Please print every record below exactly as it appears.

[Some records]
§
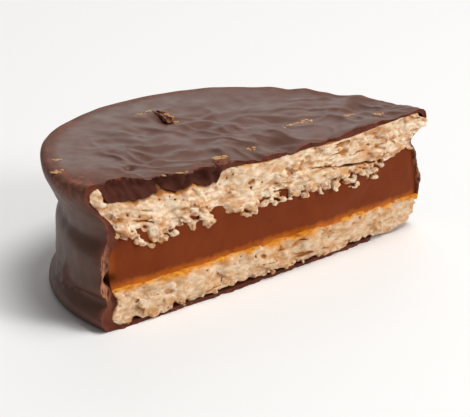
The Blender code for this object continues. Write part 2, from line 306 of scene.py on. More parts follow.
def tidy_mesh(mesh, sharp_above):
    """Welds points that lie together, turns faces outwards, and marks edges above this angle."""
    weld = bmesh.new()
    weld.from_mesh(mesh)
    bmesh.ops.remove_doubles(weld, verts=weld.verts, dist=2e-6)
    bmesh.ops.dissolve_degenerate(weld, edges=weld.edges, dist=2e-6)
    bmesh.ops.recalc_face_normals(weld, faces=weld.faces)
    weld.to_mesh(mesh)
    weld.free()
    mesh.shade_smooth()
    mesh.set_sharp_from_angle(angle=math.radians(sharp_above))


def add_piece(name, mesh, slot, *nodes):
    piece = bpy.data.objects.new(name, mesh)
    bpy.context.scene.collection.objects.link(piece)
    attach(piece, "root")
    if nodes:
        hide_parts(*nodes)
    return piece


# %% [markdown]
# ## The chocolate coating
# The biscuit goes through a curtain of molten chocolate, and a fan blows the surplus off. That
# leaves soft folds on the top, a thin rim, and a thick foot. Solidify on a disc would give the
# same skin everywhere, so the skin is laid out as a grid instead: rows run from the break over
# the top, down the side and under the base, and a second sheet follows inside. A narrow ring of
# faces joins both along the break, and that ring is the broken edge that one sees.

# %% The folds of the top
FOLD_WIDTH = 0.2  # a fold follows the line where its noise is zero, up to this value on each side


def folds(x, y):
    """Broad swells, two sets of soft folds that cross, fine ripples, and spokes to the rim."""
    turn, shift, layer = (0.9 * soft_noise(x / 15.0, y / 15.0, step, 1.0) for step in (0.0, 10.0, 20.0))
    broad = soft_noise(x / 4.6 + turn, y / 4.6 + shift, layer, 1.0)
    u, v = x + 5.0 * turn, y + 5.0 * shift
    first = soft_noise((0.8 * u + 0.6 * v) / 4.2, (0.6 * u - 0.8 * v) / 6.0, 4.0, 1.0)
    first = bump(first, 0.0, FOLD_WIDTH)
    second = bump(soft_noise((u - v) / 5.4, (u + v) / 4.6, 8.0, 1.0), 0.0, FOLD_WIDTH)
    second = second * mix(0.35, 1.0, smooth_step(16.0, 6.0, y))
    fine = soft_noise(u / 2.3, v / 2.3, 12.0, 1.0)
    angle, reach = np.arctan2(y, x), np.hypot(x, y)
    spoke = soft_noise(angle * 9.5, reach / 16.0, 16.0, 1.0)
    spoke = spoke * smooth_step(19.0, 29.0, reach) * mix(0.06, 0.6, smooth_step(1.2, 0.6, angle))
    inside = 1.0 - mix(0.94, 0.5, smooth_step(16.0, 25.0, x)) * smooth_step(20.5, 29.0, reach)
    swells = 0.7 * broad + 0.28 * first + 0.2 * second + 0.14 * fine - 0.13
    return swells * inside + spoke


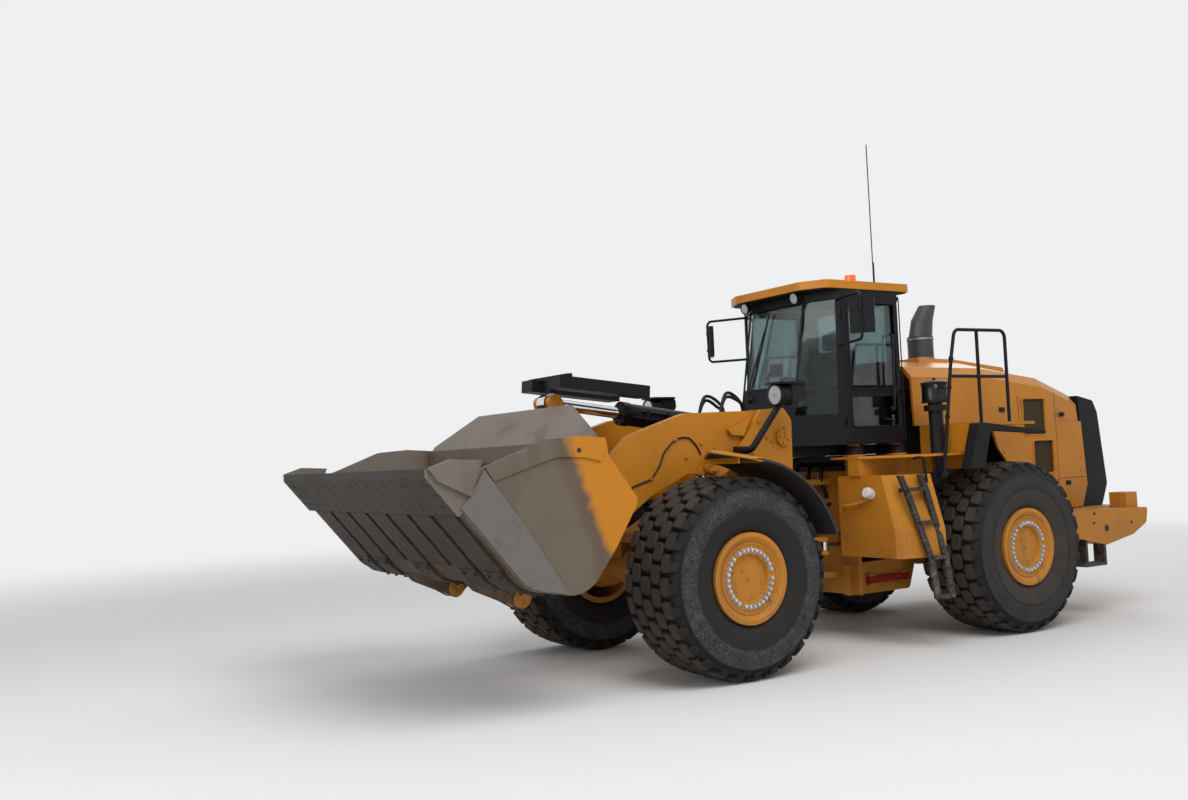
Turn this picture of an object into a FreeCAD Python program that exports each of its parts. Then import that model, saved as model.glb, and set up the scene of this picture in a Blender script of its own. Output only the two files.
§
* _ANSWER_:
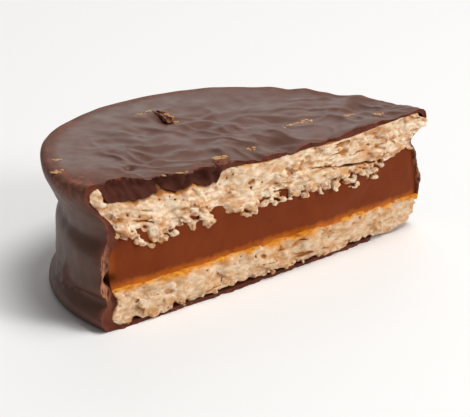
The Blender code for this object continues. Write part 2, from line 306 of scene.py on. More parts follow.
def tidy_mesh(mesh, sharp_above):
    """Welds points that lie together, turns faces outwards, and marks edges above this angle."""
    weld = bmesh.new()
    weld.from_mesh(mesh)
    bmesh.ops.remove_doubles(weld, verts=weld.verts, dist=2e-6)
    bmesh.ops.dissolve_degenerate(weld, edges=weld.edges, dist=2e-6)
    bmesh.ops.recalc_face_normals(weld, faces=weld.faces)
    weld.to_mesh(mesh)
    weld.free()
    mesh.shade_smooth()
    mesh.set_sharp_from_angle(angle=math.radians(sharp_above))


def add_piece(name, mesh, slot, *nodes):
    piece = bpy.data.objects.new(name, mesh)
    bpy.context.scene.collection.objects.link(piece)
    attach(piece, "root")
    if nodes:
        hide_parts(*nodes)
    return piece


# %% [markdown]
# ## The chocolate coating
# The biscuit goes through a curtain of molten chocolate, and a fan blows the surplus off. That
# leaves soft folds on the top, a thin rim, and a thick foot. Solidify on a disc would give the
# same skin everywhere, so the skin is laid out as a grid instead: rows run from the break over
# the top, down the side and under the base, and a second sheet follows inside. A narrow ring of
# faces joins both along the break, and that ring is the broken edge that one sees.

# %% The folds of the top
FOLD_WIDTH = 0.2  # a fold follows the line where its noise is zero, up to this value on each side


def folds(x, y):
    """Broad swells, two sets of soft folds that cross, fine ripples, and spokes to the rim."""
    turn, shift, layer = (0.9 * soft_noise(x / 15.0, y / 15.0, step, 1.0) for step in (0.0, 10.0, 20.0))
    broad = soft_noise(x / 4.6 + turn, y / 4.6 + shift, layer, 1.0)
    u, v = x + 5.0 * turn, y + 5.0 * shift
    first = soft_noise((0.8 * u + 0.6 * v) / 4.2, (0.6 * u - 0.8 * v) / 6.0, 4.0, 1.0)
    first = bump(first, 0.0, FOLD_WIDTH)
    second = bump(soft_noise((u - v) / 5.4, (u + v) / 4.6, 8.0, 1.0), 0.0, FOLD_WIDTH)
    second = second * mix(0.35, 1.0, smooth_step(16.0, 6.0, y))
    fine = soft_noise(u / 2.3, v / 2.3, 12.0, 1.0)
    angle, reach = np.arctan2(y, x), np.hypot(x, y)
    spoke = soft_noise(angle * 9.5, reach / 16.0, 16.0, 1.0)
    spoke = spoke * smooth_step(19.0, 29.0, reach) * mix(0.06, 0.6, smooth_step(1.2, 0.6, angle))
    inside = 1.0 - mix(0.94, 0.5, smooth_step(16.0, 25.0, x)) * smooth_step(20.5, 29.0, reach)
    swells = 0.7 * broad + 0.28 * first + 0.2 * second + 0.14 * fine - 0.13
    return swells * inside + spoke


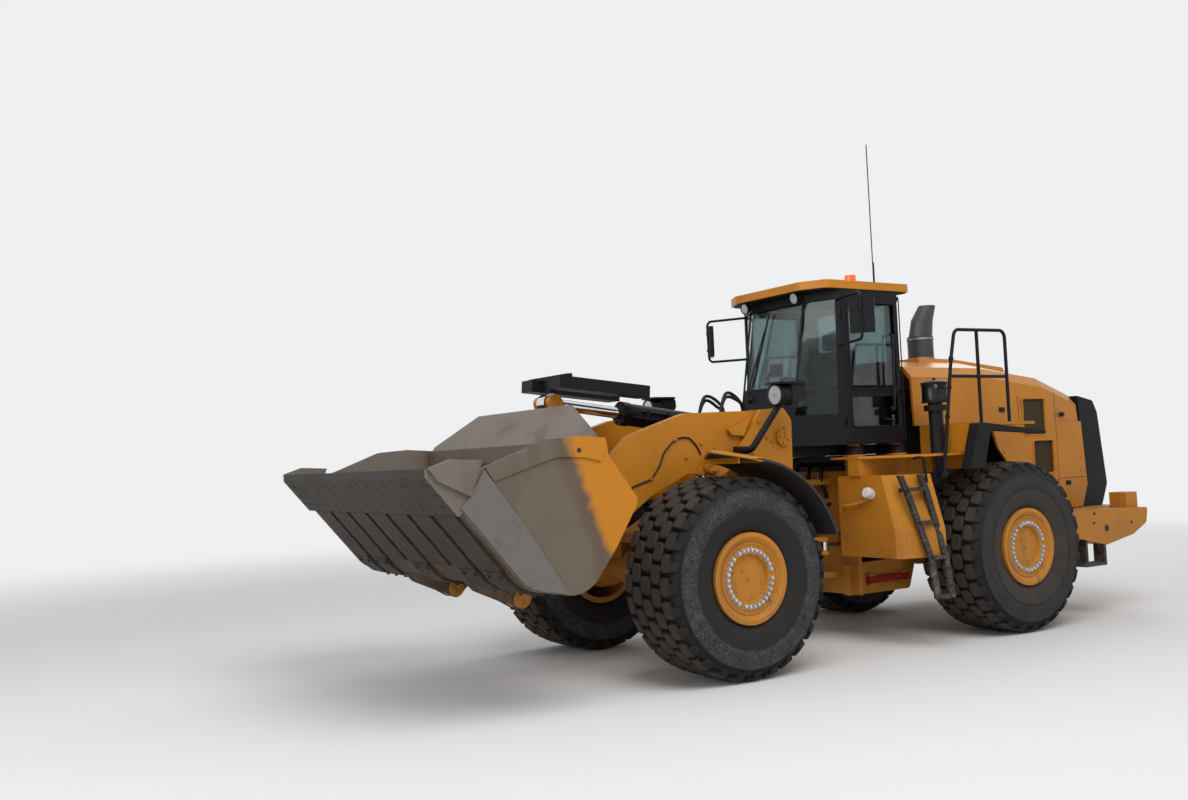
Turn this picture of an object into a FreeCAD Python program that exports each of its parts. Then import that model, saved as model.glb, and set up the scene of this picture in a Blender script of its own. Output only the two files.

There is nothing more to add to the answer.